Despertó con un sobresalto. Se le vinieron encima fragmentos oscuros y sensaciones angustiosas, y no le fue difícil acomodarlos en el guión macabro en que se encontró cuando dormía: había soñado que por fin, después de décadas o vidas de espera, se presentaba la oportunidad para cambiar el país, para limpiar la vida, para meter a los culpables a la cárcel y sacar de ella a los inocentes (¿o no podría llegarse a tanto?), para que en México empezara a sonar lógico que los hambrientos necesitan comida, los desposeídos necesitan casa, los estudiantes necesitan escuelas, los enfermos, hospitales, y el gobierno, sensibilidad. ¿Cuándo se había perdido esa lógica? Quién sabe, pero en algún momento –años atrás, generaciones atrás– se había impuesto el principio de que lo que no genera ganancias inmediatas no sirve. En forma progresiva, el país, con todas sus instancias, se había convertido en un montón de máquinas de hacer dinero rápido y a costa de todo, y aquello produjo un doble resultado: mucho dinero y mucha más pobreza, separados, ambos, por muros construidos con ladrillos de desvergüenza y coronados con cercas electrificadas y cámaras de vigilancia.
Pero había llegado el día en que resultaba posible recuperar el sentido de las cosas, poner al país en el rumbo correcto y limpiar la vida. No había que hacerse demasiadas ilusiones porque los cambios serían arduos e inciertos, pero al menos se podían sentar las bases de una nación funcional, y aquello era posible con el concurso de su voto. Soñó que acudía temprano a la casilla, que alrededor de ella se respiraba un aire de tranquilidad y de optimismo apenas reprimido, y que volvía a casa a esperar un resultado previsible, lógico al cabo de tantos años de degradación, y merecido.
En su sueño, las horas de ese día pasaron muy veloces, y se vio enterándose de un vuelco siniestro: a la vista de todo el mundo, los sufragios cambiaban de sentido en una urna que era una computadora y la autoridad electoral se rehusaba a dar un diagnóstico; en un parpadeo, la modesta potestad de su ciudadanía se vio aplastada por maquinaciones desde el poder, por largas disquisiciones de alquimistas modernos y por ladridos vergonzantes, pero copiosos, emitidos desde aparatos de radio y receptores de televisión. Y en su sueño los meses siguientes transcurrieron aun más rápido, y sin darse cuenta cómo, aquello se volvió una pesadilla sofocante: había tomado posesión el candidato más gris, había empezado a ejercer el poder con gestos de marioneta furiosa y la oportunidad de limpiar la vida se había cerrado.

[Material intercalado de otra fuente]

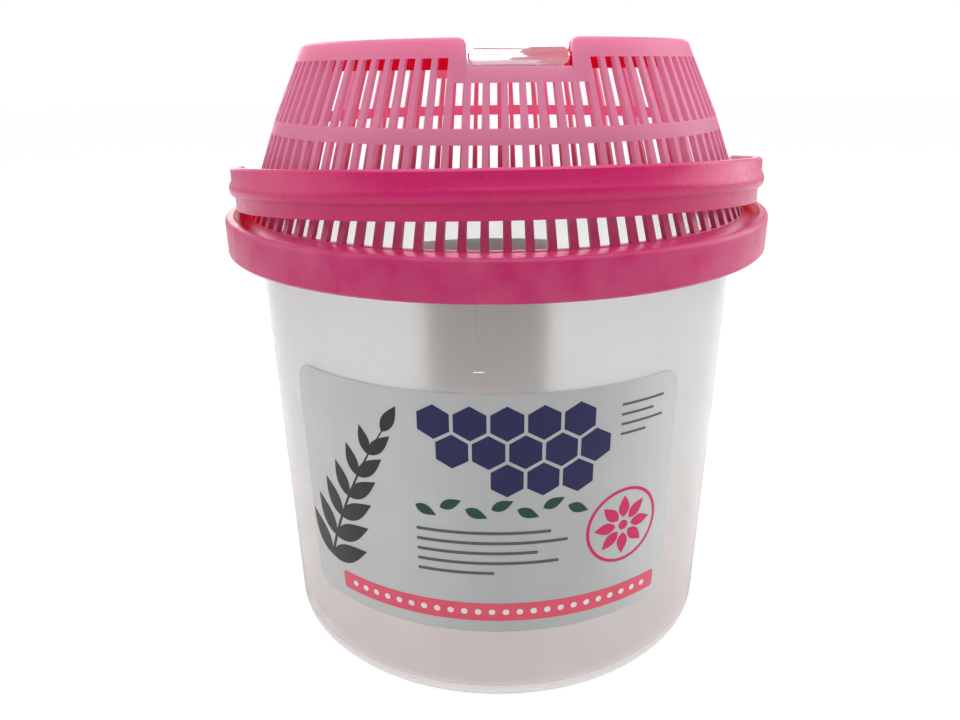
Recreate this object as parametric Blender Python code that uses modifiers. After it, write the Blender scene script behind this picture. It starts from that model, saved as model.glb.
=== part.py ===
"""Round insect case: a clear bucket, a slotted dome lid with a swinging strap handle, and a magnifying lens.

Units are metres, +Z is up. The origin is the centre of the face that the bucket stands on.
The lens tab and the handle's middle face -Y.
"""
import math

import bmesh
import bpy
from mathutils import Matrix, Vector

MM = 0.001

# Sizes that drive the case
FIT_GAP = 0.3 * MM            # air left between pieces that touch
OVERRUN = 5.0 * MM            # how far a cutter runs past what it cuts
FACETS = 90                   # sides of every round wall, one for each slot of the dome

# bucket
BUCKET_HEIGHT = 111.2 * MM    # foot to the top of the rim
BUCKET_TOP_R = 62.2 * MM      # outer radius just under the rim
BUCKET_FOOT_R = 60.1 * MM     # outer radius just above the bottom corner
BUCKET_WALL = 1.3 * MM
BUCKET_FLOOR = 1.5 * MM
BUCKET_CORNER = 1.8 * MM      # radius of the bottom corner
FOOT_WIDTH = 2.6 * MM         # flat of the foot ring
FOOT_HEIGHT = 1.0 * MM        # how far the floor stands off the table
RIM_REACH = 5.8 * MM          # how far the rim stands out from the wall
RIM_THICK = 1.5 * MM
RIM_DROP = 4.6 * MM           # depth of the rim's turned-down edge
RIB_COUNT = 4                 # ribs that keep stacked buckets apart
RIB_WIDTH = 2.3 * MM
RIB_PROUD = 1.5 * MM
RIB_LENGTH = 23.0 * MM
PRINT_TURN = math.radians(-9.5)       # how far the bucket and its stickers are turned under the lid

# lid: skirt, shoulder and slotted dome
SKIRT_CLEARANCE = 0.5 * MM    # between the skirt and the bucket's rim
SKIRT_WALL = 1.5 * MM
SKIRT_HEIGHT = 9.0 * MM
SKIRT_ROUND = 1.2 * MM        # rounding of the skirt's upper edge
SHOULDER_THICK = 1.6 * MM
DOME_HEIGHT = 39.3 * MM       # shoulder to the top edge
DOME_BAND_INSET = 8.6 * MM    # how far the dome has drawn in at the top of its plain band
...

Transitó por imágenes de un país teñido de sangre y cubierto de cabezas y lenguas amputadas, en el que los trepadores de siempre, los ladrones de siempre, los violadores de siempre, los homicidas de siempre, volvían por sus fueros y festejaban la renovación de sus alianzas con el poder; las máquinas de hacer dinero eran lanzadas a todo rendimiento, el territorio nacional se convertía en un gran mecanismo de rentabilidad y se le aceleraba tanto que amenazaba con descarrilarse, mientras la población huía despavorida en todas direcciones para evitar que la maquinaria monstruosa le pasara por encima; era difícil escapar, porque el timón estaba suelto y cambiaba de dirección en función de vientos que eran encuestas de popularidad. Y en el sueño los meses empezaron a pasar más rápido, y llegó diciembre de 2008, y el hombrecito gris por quien unos meses antes nadie daba un centavo se había engallado y no lograba darse cuenta de la fragilidad del aparato. Sus compañeros de a bordo, mientras tanto, estaban ocupados perdonándose unos a otros raterías, atropellos, pederastias, contratos sucios, devociones corruptas, excesos y desvaríos, y no percibían la destrucción que causaban. Para evitar que aquella escena se despedazara por efecto de sus propias fuerzas centrífugas no iba quedando más que el accionar de los hombres armados, conforme la máscara de la decencia se caía a pedazos del rostro de las instituciones.
Despertó con un sobresalto, juntó las imágenes de la pesadilla y por unos momentos sintió una desolación abrumadora. Pero se tranquilizó cuando recordó en qué fecha estaba: era la mañana del domingo 2 de julio de 2006 y debía darse prisa; ese día se presentaba la oportunidad de participar en una corrección indispensable en el rumbo del gobierno, que llevaba tantos años extraviado, y saldría temprano de su casa, iría a la casilla y depositaría en la urna su voto a favor de López Obrador. No era perredista y ni siquiera de izquierda, y nadie había dicho que lo que estaba por venir fuera fácil, ni terso, ni perfecto, pero al menos no habría de ser una pesadilla.